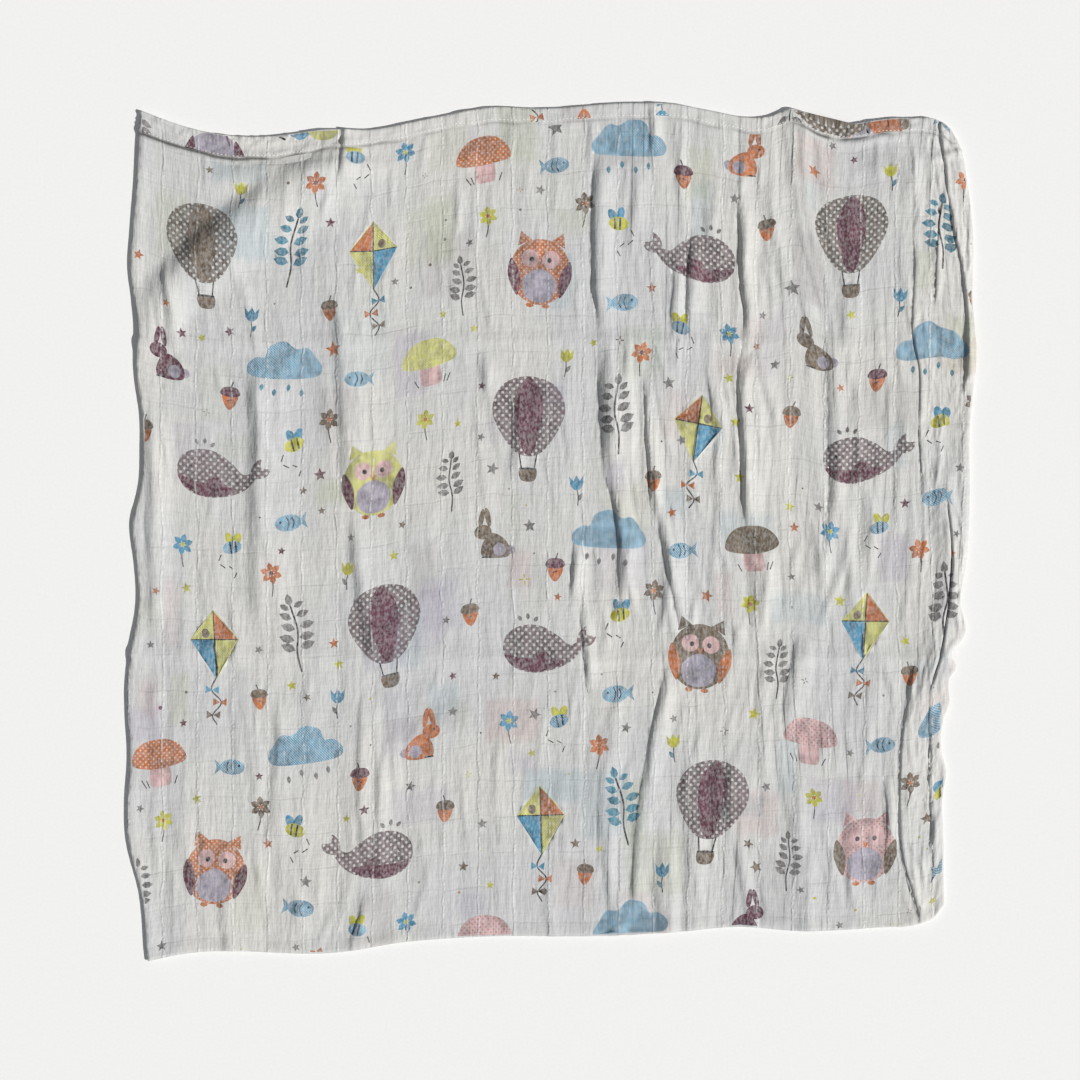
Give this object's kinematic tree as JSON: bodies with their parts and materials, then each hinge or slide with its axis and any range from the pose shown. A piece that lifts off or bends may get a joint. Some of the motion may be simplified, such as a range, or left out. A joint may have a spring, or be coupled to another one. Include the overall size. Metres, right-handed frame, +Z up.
{
  "type": "swaddle blanket",
  "caption": "Square double-muslin swaddle blanket with stitched hems and a scattered print, laid out face up with soft creases and pleats bunched along its right side.",
  "frame": {"origin": "centre of the blanket's outline, on the surface it rests on", "axes": "+X to the right side with the pleats, +Y to the far hem, +Z up out of the printed face"},
  "size_m": [1.0564, 1.0712, 0.0124],
  "materials": {
    "cotton_muslin": "soft matt crinkled double gauze with a small printed pattern"
  },
  "bodies": {
    "root": {"muslin_cloth": "cotton_muslin"}
  },
  "joints": []
}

==*==

Quote every line of the data, word for word.

- [SOLUTION]:
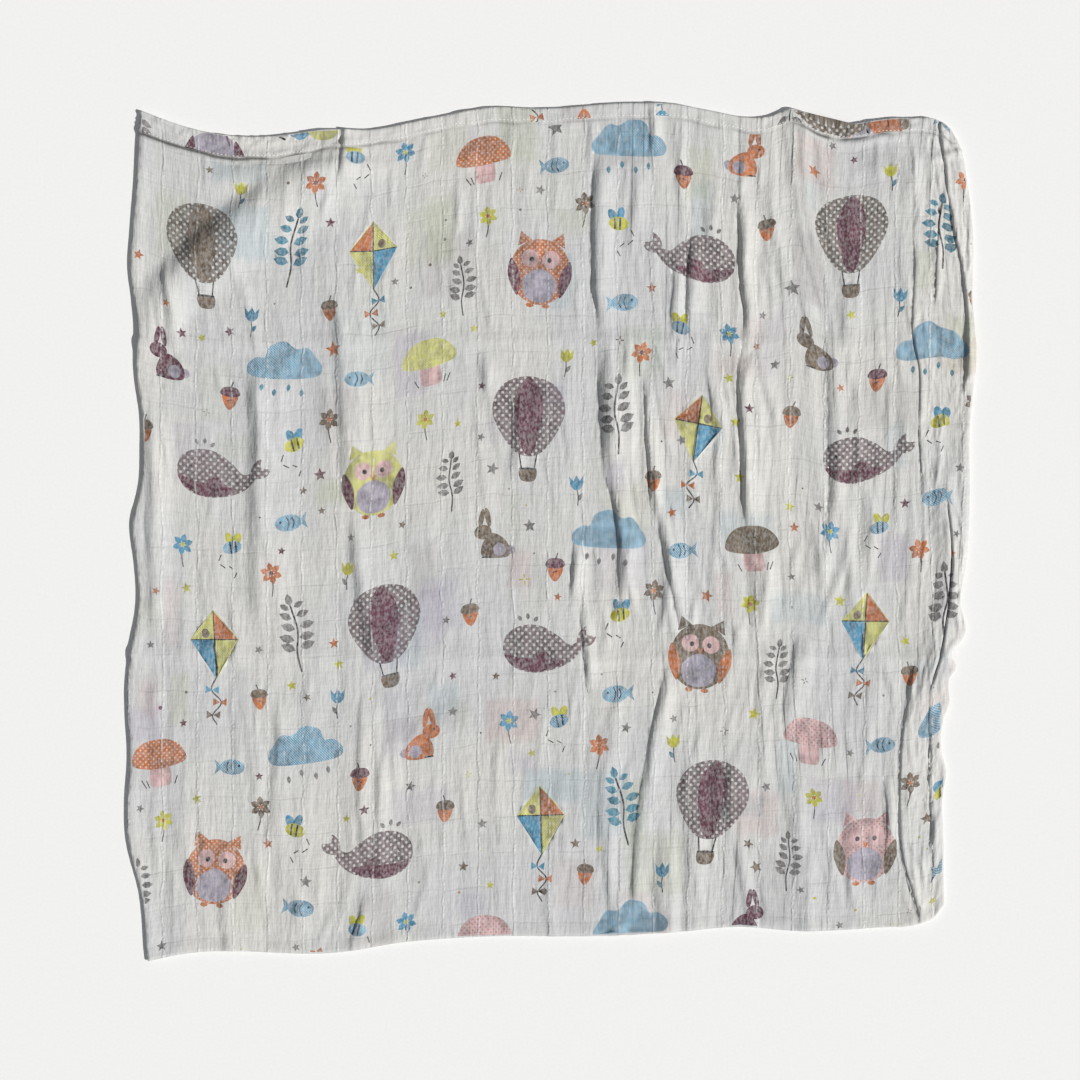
Give this object's kinematic tree as JSON: bodies with their parts and materials, then each hinge or slide with its axis and any range from the pose shown. A piece that lifts off or bends may get a joint. Some of the motion may be simplified, such as a range, or left out. A joint may have a spring, or be coupled to another one. Include the overall size. Metres, right-handed frame, +Z up.
{
  "type": "swaddle blanket",
  "caption": "Square double-muslin swaddle blanket with stitched hems and a scattered print, laid out face up with soft creases and pleats bunched along its right side.",
  "frame": {"origin": "centre of the blanket's outline, on the surface it rests on", "axes": "+X to the right side with the pleats, +Y to the far hem, +Z up out of the printed face"},
  "size_m": [1.0564, 1.0712, 0.0124],
  "materials": {
    "cotton_muslin": "soft matt crinkled double gauze with a small printed pattern"
  },
  "bodies": {
    "root": {"muslin_cloth": "cotton_muslin"}
  },
  "joints": []
}